<<<<
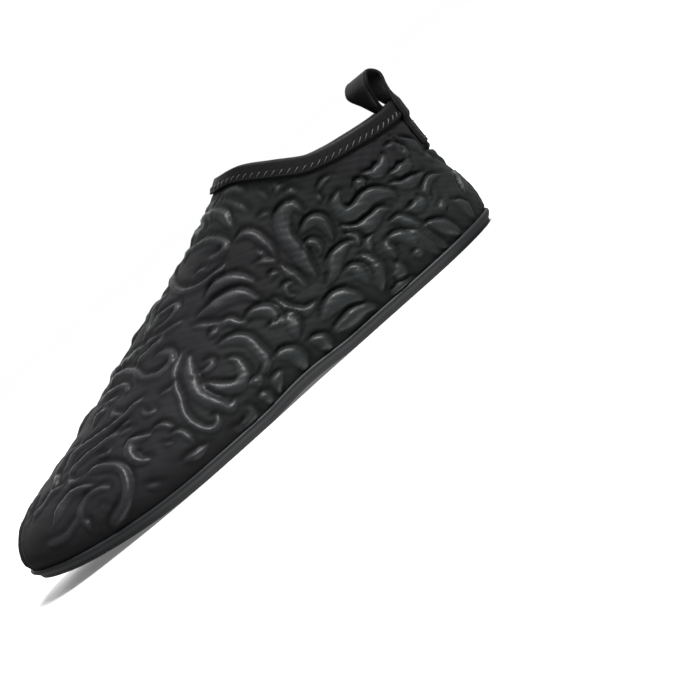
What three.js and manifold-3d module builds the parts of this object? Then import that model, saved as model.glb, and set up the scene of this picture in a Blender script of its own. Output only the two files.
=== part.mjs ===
// A slip-on water shoe for the left foot, empty, unbent and standing on its sole.
// Millimetres, +Z up. The toe points to -X, the heel to +X, the outer side faces -Y and the inner side +Y.
// The sole, insole, fabric upper, collar binding and heel pull loop are separate solids.

import * as THREE from 'three';
import * as BufferGeometryUtils from 'three/addons/utils/BufferGeometryUtils.js';
import Module from 'manifold-3d';

const wasm = await Module();
wasm.setup();

// Driving sizes of the whole shoe
const length = 250;
const ballWidth = 93;
const throatHeight = 90;
const heelHeight = 66;
const openingLength = 79;
const gap = 0.3;

// Driving sizes of the sole
const lugDepth = 1.6;
const plateThickness = 3.6;
const sideBevel = 2.2;
const edgeRound = 0.7;
const ledge = 1.2;
const toeSpring = 10;
const springReach = 85;
const archLift = 1.4;
const archReach = 50;
const archAt = 0.58;
const treadBorder = 5.5;
const rimStep = 0.2;

// Driving sizes of the tread's pattern
const hexPitch = 9;
const hexGroove = 2;
const hexTurn = THREE.MathUtils.degToRad(10);
const ringGroove = 1.2;
const fingerWidth = 5;
const fingerGroove = 1.3;
const dimpleRadius = 1.3;
const dividerGroove = 1.5;

// Driving sizes of the upper, the insole, the binding and the loop
const wall = 2.2;
const toeBulge = 2.3;
const bulgeReach = 32;
const insoleThickness = 2.6;
const insoleClearance = 0.9;
const bindingHeight = 8;
const bindingThickness = 1.1;
const bindingClearance = 0.4;
const loopWidth = 22;
const loopThickness = 1.5;
const loopRise = 17;
const loopSewn = 21;
const loopTuck = 13;
const loopTwist = THREE.MathUtils.degToRad(24);
const loopLean = 5;
const loopFold = 3.8;
const tapeClearance = 0.5;

// The outline of the sole in plan, rounded at the toe and the heel by the two corner sizes below.
// at: share of the length from the toe; half: half width as a share of half the ball's width;
// middle: how far the middle lies towards the inner side, as a share of the ball's width.
const outlineRows = [
  { at: 0.00, half: 0.905, middle: 0.151 },
  { at: 0.08, half: 0.955, middle: 0.086 },
  { at: 0.16, half: 0.960, middle: 0.050 },
  { at: 0.28, half: 1.000, middle: 0.006 },
  { at: 0.36, half: 0.998, middle: -0.018 },
  { at: 0.48, half: 0.872, middle: -0.048 },
  { at: 0.60, half: 0.722, middle: -0.066 },
  { at: 0.72, half: 0.655, middle: -0.060 },
  { at: 0.84, half: 0.652, middle: -0.033 },
  { at: 0.93, half: 0.612, middle: -0.017 },
  { at: 1.00, half: 0.570, middle: -0.011 },
];
const toeCorner = { reach: 0.28, power: 2.3 };
const heelCorner = { reach: 0.14, power: 2.1 };

// The ridge of the upper above the floor, from the toe to the throat and on past it.
// along: share of the way from the toe to the throat; height: share of the throat's height.
// Past the throat the rows carry on the vault that the collar cuts off.
const ridgeRows = [
  { along: 0.00, height: 0.300 },
  { along: 0.05, height: 0.352 },
  { along: 0.10, height: 0.395 },
  { along: 0.17, height: 0.438 },
  { along: 0.28, height: 0.494 },
  { along: 0.44, height: 0.592 },
  { along: 0.56, height: 0.672 },
  { along: 0.69, height: 0.748 },
  { along: 0.80, height: 0.818 },
  { along: 0.90, height: 0.895 },
  { along: 1.00, height: 1.000 },
  { along: 1.04, height: 1.070 },
  { along: 1.09, height: 1.210 },
  { along: 1.17, height: 1.520 },
  { along: 1.29, height: 1.900 },
  { along: 1.46, height: 2.100 },
];
const noseCorner = { reach: 0.055, power: 2.1 };

// The cross sections of the upper. top and side: powers of the vault's curve, larger is squarer;
// lean: how far the ridge leans towards the inner side, as a share of the ball's width.
const vaultRows = [
  { at: 0.00, top: 2.5, side: 2.0, lean: 0.010 },
  { at: 0.12, top: 2.3, side: 1.9, lean: 0.045 },
  { at: 0.28, top: 2.0, side: 1.75, lean: 0.085 },
  { at: 0.42, top: 1.9, side: 1.7, lean: 0.100 },
  { at: 0.56, top: 2.1, side: 1.85, lean: 0.085 },
  { at: 0.68, top: 2.5, side: 2.15, lean: 0.060 },
  { at: 0.85, top: 2.4, side: 2.10, lean: 0.025 },
  { at: 1.00, top: 2.3, side: 2.0, lean: 0.000 },
];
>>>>
## Task description
Output all of the data again. Match it exactly.

## Worked solution
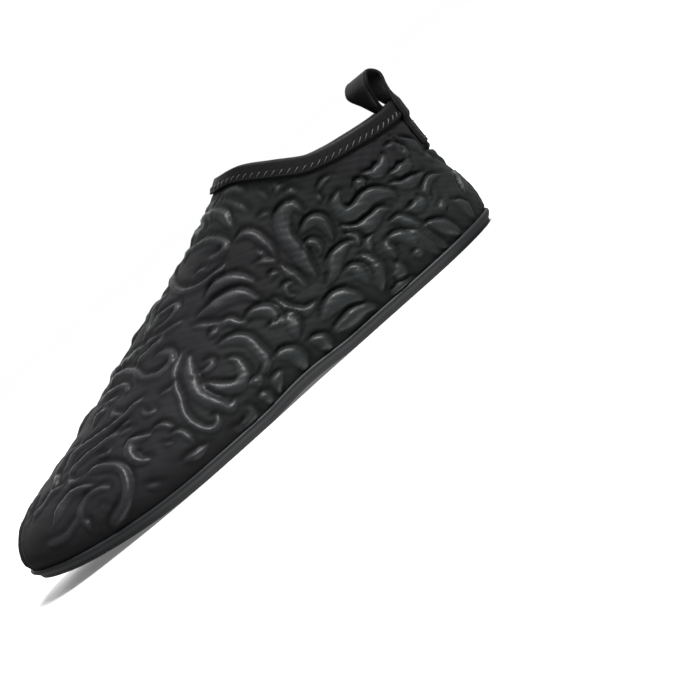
What three.js and manifold-3d module builds the parts of this object? Then import that model, saved as model.glb, and set up the scene of this picture in a Blender script of its own. Output only the two files.
=== part.mjs ===
// A slip-on water shoe for the left foot, empty, unbent and standing on its sole.
// Millimetres, +Z up. The toe points to -X, the heel to +X, the outer side faces -Y and the inner side +Y.
// The sole, insole, fabric upper, collar binding and heel pull loop are separate solids.

import * as THREE from 'three';
import * as BufferGeometryUtils from 'three/addons/utils/BufferGeometryUtils.js';
import Module from 'manifold-3d';

const wasm = await Module();
wasm.setup();

// Driving sizes of the whole shoe
const length = 250;
const ballWidth = 93;
const throatHeight = 90;
const heelHeight = 66;
const openingLength = 79;
const gap = 0.3;

// Driving sizes of the sole
const lugDepth = 1.6;
const plateThickness = 3.6;
const sideBevel = 2.2;
const edgeRound = 0.7;
const ledge = 1.2;
const toeSpring = 10;
const springReach = 85;
const archLift = 1.4;
const archReach = 50;
const archAt = 0.58;
const treadBorder = 5.5;
const rimStep = 0.2;

// Driving sizes of the tread's pattern
const hexPitch = 9;
const hexGroove = 2;
const hexTurn = THREE.MathUtils.degToRad(10);
const ringGroove = 1.2;
const fingerWidth = 5;
const fingerGroove = 1.3;
const dimpleRadius = 1.3;
const dividerGroove = 1.5;

// Driving sizes of the upper, the insole, the binding and the loop
const wall = 2.2;
const toeBulge = 2.3;
const bulgeReach = 32;
const insoleThickness = 2.6;
const insoleClearance = 0.9;
const bindingHeight = 8;
const bindingThickness = 1.1;
const bindingClearance = 0.4;
const loopWidth = 22;
const loopThickness = 1.5;
const loopRise = 17;
const loopSewn = 21;
const loopTuck = 13;
const loopTwist = THREE.MathUtils.degToRad(24);
const loopLean = 5;
const loopFold = 3.8;
const tapeClearance = 0.5;

// The outline of the sole in plan, rounded at the toe and the heel by the two corner sizes below.
// at: share of the length from the toe; half: half width as a share of half the ball's width;
// middle: how far the middle lies towards the inner side, as a share of the ball's width.
const outlineRows = [
  { at: 0.00, half: 0.905, middle: 0.151 },
  { at: 0.08, half: 0.955, middle: 0.086 },
  { at: 0.16, half: 0.960, middle: 0.050 },
  { at: 0.28, half: 1.000, middle: 0.006 },
  { at: 0.36, half: 0.998, middle: -0.018 },
  { at: 0.48, half: 0.872, middle: -0.048 },
  { at: 0.60, half: 0.722, middle: -0.066 },
  { at: 0.72, half: 0.655, middle: -0.060 },
  { at: 0.84, half: 0.652, middle: -0.033 },
  { at: 0.93, half: 0.612, middle: -0.017 },
  { at: 1.00, half: 0.570, middle: -0.011 },
];
const toeCorner = { reach: 0.28, power: 2.3 };
const heelCorner = { reach: 0.14, power: 2.1 };

// The ridge of the upper above the floor, from the toe to the throat and on past it.
// along: share of the way from the toe to the throat; height: share of the throat's height.
// Past the throat the rows carry on the vault that the collar cuts off.
const ridgeRows = [
  { along: 0.00, height: 0.300 },
  { along: 0.05, height: 0.352 },
  { along: 0.10, height: 0.395 },
  { along: 0.17, height: 0.438 },
  { along: 0.28, height: 0.494 },
  { along: 0.44, height: 0.592 },
  { along: 0.56, height: 0.672 },
  { along: 0.69, height: 0.748 },
  { along: 0.80, height: 0.818 },
  { along: 0.90, height: 0.895 },
  { along: 1.00, height: 1.000 },
  { along: 1.04, height: 1.070 },
  { along: 1.09, height: 1.210 },
  { along: 1.17, height: 1.520 },
  { along: 1.29, height: 1.900 },
  { along: 1.46, height: 2.100 },
];
const noseCorner = { reach: 0.055, power: 2.1 };

// The cross sections of the upper. top and side: powers of the vault's curve, larger is squarer;
// lean: how far the ridge leans towards the inner side, as a share of the ball's width.
const vaultRows = [
  { at: 0.00, top: 2.5, side: 2.0, lean: 0.010 },
  { at: 0.12, top: 2.3, side: 1.9, lean: 0.045 },
  { at: 0.28, top: 2.0, side: 1.75, lean: 0.085 },
  { at: 0.42, top: 1.9, side: 1.7, lean: 0.100 },
  { at: 0.56, top: 2.1, side: 1.85, lean: 0.085 },
  { at: 0.68, top: 2.5, side: 2.15, lean: 0.060 },
  { at: 0.85, top: 2.4, side: 2.10, lean: 0.025 },
  { at: 1.00, top: 2.3, side: 2.0, lean: 0.000 },
];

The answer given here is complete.